Chamkila is not someone who is dismissive of what is happening around him, but at the same time he is a man who chooses not to be bullied into submission.

In that way Chamkila’s character proves to be a worthy successor to the previous Imtiaz Ali protagonists whose intent was to live more freely and in the process discover their purpose in life.

Many pertinent questions

In the two hours and 26 minutes running time Imtiaz packs in many themes.

For example who gets to decide what an actual art is? Should an artist endure a lifetime of hate and humiliation for choices that are driven by circumstances? And finally how there is a huge difference between criticizing an art versus wanting to ban something that does not align with our tastes.

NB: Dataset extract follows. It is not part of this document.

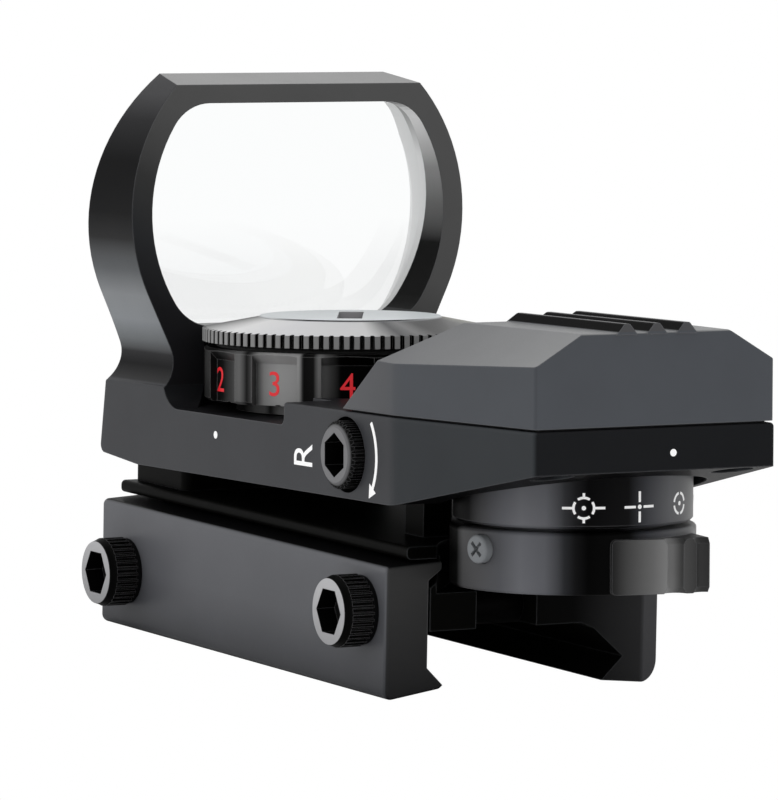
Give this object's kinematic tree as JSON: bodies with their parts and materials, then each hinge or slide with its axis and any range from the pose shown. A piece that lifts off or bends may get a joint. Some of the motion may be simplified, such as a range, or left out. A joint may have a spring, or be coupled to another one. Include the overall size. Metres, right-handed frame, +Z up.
{
  "type": "open reflex red dot finder",
  "caption": "Open reflex red dot finder: hooded tilted lens, brightness dial over a coin cell, reticle selector lever, screw adjusters and a rail clamp.",
  "frame": {"origin": "middle of the clamp's length and of the rail groove, on the plane that rests on the rail", "axes": "+X to the user's right, +Y forwards along the sight line, +Z up"},
  "size_m": [0.0368, 0.0797, 0.0546],
  "materials": {
    "black_housing": "satin black anodised aluminium",
    "black_clamp": "satin black anodised aluminium",
    "black_steel": "black oxide",
    "bright_steel": "plain steel",
    "dial_metal": "satin black, knurled",
    "lens_glass": "polished, coated",
    "window_glass": "polished",
    "mirror": "first surface",
    "seal_rubber": "matte",
    "board": "solder mask",
    "red_lamp": "clear red resin",
    "wire_red": "soft insulation",
    "cell_steel": "nickel plated",
    "contact_brass": "plain",
    "black_plastic": "moulded"
  },
  "bodies": {
    "base": {"mount_base": "black_clamp", "retaining_screw": "black_steel", "elevation_spring": "bright_steel", "windage_spring": "bright_steel"},
    "clamp": {"clamp_plate": "black_clamp", "clamp_washers": "black_steel"},
    "front_clamp_screw": {"clamp_screw_front": "black_steel"},
    "rear_clamp_screw": {"clamp_screw_rear": "black_steel"},
    "swing": {"pivot_block": "black_housing", "windage_pivot_pin": "black_steel"},
    "optic": {"main_body": "black_housing", "lens": "lens_glass", "lens_seal": "seal_rubber", "emitter_cover": "black_housing", "cover_seal": "seal_rubber", "cover_screws": "black_steel", "emitter_window": "window_glass", "emitter_mirror": "mirror", "mirror_holder": "black_plastic", "led_board": "board", "led": "red_lamp", "lead_wires": "wire_red", "switch_board": "board", "dial_spindle": "bright_steel", "dial_retaining_ring": "bright_steel", "dial_detent_ball": "bright_steel", "dial_detent_spring": "bright_steel", "selector_detent_ball": "bright_steel", "selector_detent_spring": "bright_steel", "elevation_hinge_pin": "bright_steel"},
    "dial": {"brightness_dial": "dial_metal", "dial_wiper": "contact_brass", "battery_contact": "contact_brass", "battery": "cell_steel"},
    "cap": {"battery_cap": "dial_metal", "battery_cap_seal": "seal_rubber"},
    "selector": {"selector_drum": "dial_metal", "selector_lever": "dial_metal", "selector_lever_screw": "bright_steel", "selector_axle": "bright_steel", "selector_circlip": "bright_steel", "reticle_disc": "black_plastic"},
    "windage_adjuster": {"windage_screw": "black_steel"},
    "elevation_adjuster": {"elevation_screw": "black_steel"}
  },
  "joints": [
    {"name": "clamp_slide", "type": "slide", "parent": "base", "child": "clamp", "axis": [-1, 0, 0], "range_m": [0, 0.0028]},
    {"name": "front_clamp_screw_turn", "type": "hinge", "parent": "clamp", "child": "front_clamp_screw", "pos_m": [-0.0165, 0.0231, -0.0004], "axis": [-1, 0, 0], "range_deg": [0, 1440]},
    {"name": "rear_clamp_screw_turn", "type": "hinge", "parent": "clamp", "child": "rear_clamp_screw", "pos_m": [-0.0165, -0.0243, 0.0017], "axis": [-1, 0, 0], "range_deg": [0, 1440]},
    {"name": "windage_swing", "type": "hinge", "parent": "base", "child": "swing", "pos_m": [0, 0.0228, 0.008], "axis": [0, 0, 1], "range_deg": [-0.65, 0.65]},
    {"name": "elevation_tilt", "type": "hinge", "parent": "swing", "child": "optic", "pos_m": [0, 0.0235, 0.0123], "axis": [1, 0, 0], "range_deg": [-0.73, 0.73]},
    {"name": "windage_screw_turn", "type": "hinge", "parent": "optic", "child": "windage_adjuster", "pos_m": [-0.0145, -0.02126, 0.01567], "axis": [1, 0, 0], "range_deg": [-360, 360]},
    {"name": "elevation_screw_turn", "type": "hinge", "parent": "optic", "child": "elevation_adjuster", "pos_m": [0.011, -0.01517, 0.01869], "axis": [0, -0.0298, -0.9996], "range_deg": [-360, 360]},
    {"name": "brightness_turn", "type": "hinge", "parent": "optic", "child": "dial", "pos_m": [0, 0.00537, 0.01958], "axis": [0, 0.0298, 0.9996], "range_deg": [-270, 60]},
    {"name": "battery_cap_lift", "type": "slide", "parent": "dial", "child": "cap", "axis": [0, 0.0298, 0.9996], "range_m": [0, 0.007]},
    {"name": "selector_turn", "type": "hinge", "parent": "optic", "child": "selector", "pos_m": [0.0012, -0.03462, 0.01377], "axis": [0, 0.0298, 0.9996], "range_deg": [-56, 28]}
  ],
  "couplings": [
    {"joint": "front_clamp_screw_turn", "follows": "clamp_slide", "rad_per_m": 8975.9},
    {"joint": "rear_clamp_screw_turn", "follows": "clamp_slide", "rad_per_m": 8975.9},
    {"joint": "windage_screw_turn", "follows": "windage_swing", "ratio": -556.64},
    {"joint": "elevation_screw_turn", "follows": "elevation_tilt", "ratio": -491.76}
  ]
}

Parineeti Chopra in ‘Amar Singh Chamkila’. (X)

There are many powerful moments in Amar Singh Chamkila that stay in the viewers’ minds for a long time.

For example, a journalist comes to meet Chamkila and insists on having a personal interview. Chamkila is reluctant to the extent that he won’t even look into her eyes, the reason being this journalist has worn pants.

This portion works as a hard-hitting statement on how a singer has no issues in writing songs describing women’s sexuality in a raw manner but at the same time, modern clothing is a big problem for this man.

Amar Singh Chamkila also boasts of some hard-hitting dialogues. There is a scene where Chamkila talks about how everyone isn’t blessed with the privilege of thinking about what is right and wrong.

He goes on to add that he certainly is not in that position and makes music to just feel alive.

The film also has some archival footage showing the real Amar Singh Chamkila and the wife Amrajot Kaur, this is juxtaposed with the scenes of Diljit and Parineeti.

Sure this technique becomes distracting on occasions but still the raw footage makes it easier for the audiences to understand why the real Chamkila was considered as a threat by the purists.

Technical aspects

AR Rahman’s music coupled with Irshad Kamil’s lyrics is the backbone of Amar Singh Chamkila. Mohit Chauhan’s “Baaja” sets the tone perfectly capturing the spirit of Chamkila. “Tu Kya Jaane” is another wonderful number celebrating the love between the husband and wife.

The camerawork by Sylvester Fonseca is also first-rate. The cameraman deserves distinction marks for bringing alive the 1970’s and 80’s of Punjab. A particular mention must be made of the scenes where the village girls talk straight to the camera with some hilarious punchlines.

Imtiaz Ali also deserves credit for how he has depicted the impact of insurgency, both for Punjab and Chamkila’s professional life.


Diljit Dosanj in ‘Amar Singh Chamkila’. (X)

Diljit Dosanjh delivers a rousing performance in the title role. It goes without saying that Diljit’s histrionics is a major asset of the movie.

The actor portrays the vulnerability and the fighting spirit of Chamkila in a stellar manner.

Among the supporting cast, Anjum Batra, as the first musician who collaborated with Chamkila stands out the most.

Parineeti Chopra has her moments like the love ballad “Tu Kya Jaane” where she does a wonderful job in showcasing a love-struck woman but the role of Amarjot needed to be etched better and also deserved a stronger actor.

A film could also have done with a deeper dive into interpersonal relationships. The track of Chamkila’s first marriage before settling with Amarjot also feels patchy.


Keeping aside these small niggles Amar Singh Chamkila is a glorious return to form for Imtiaz Ali. Diljit Dosanjh shows why he deserves to play the male lead in Hindi Cinema more often.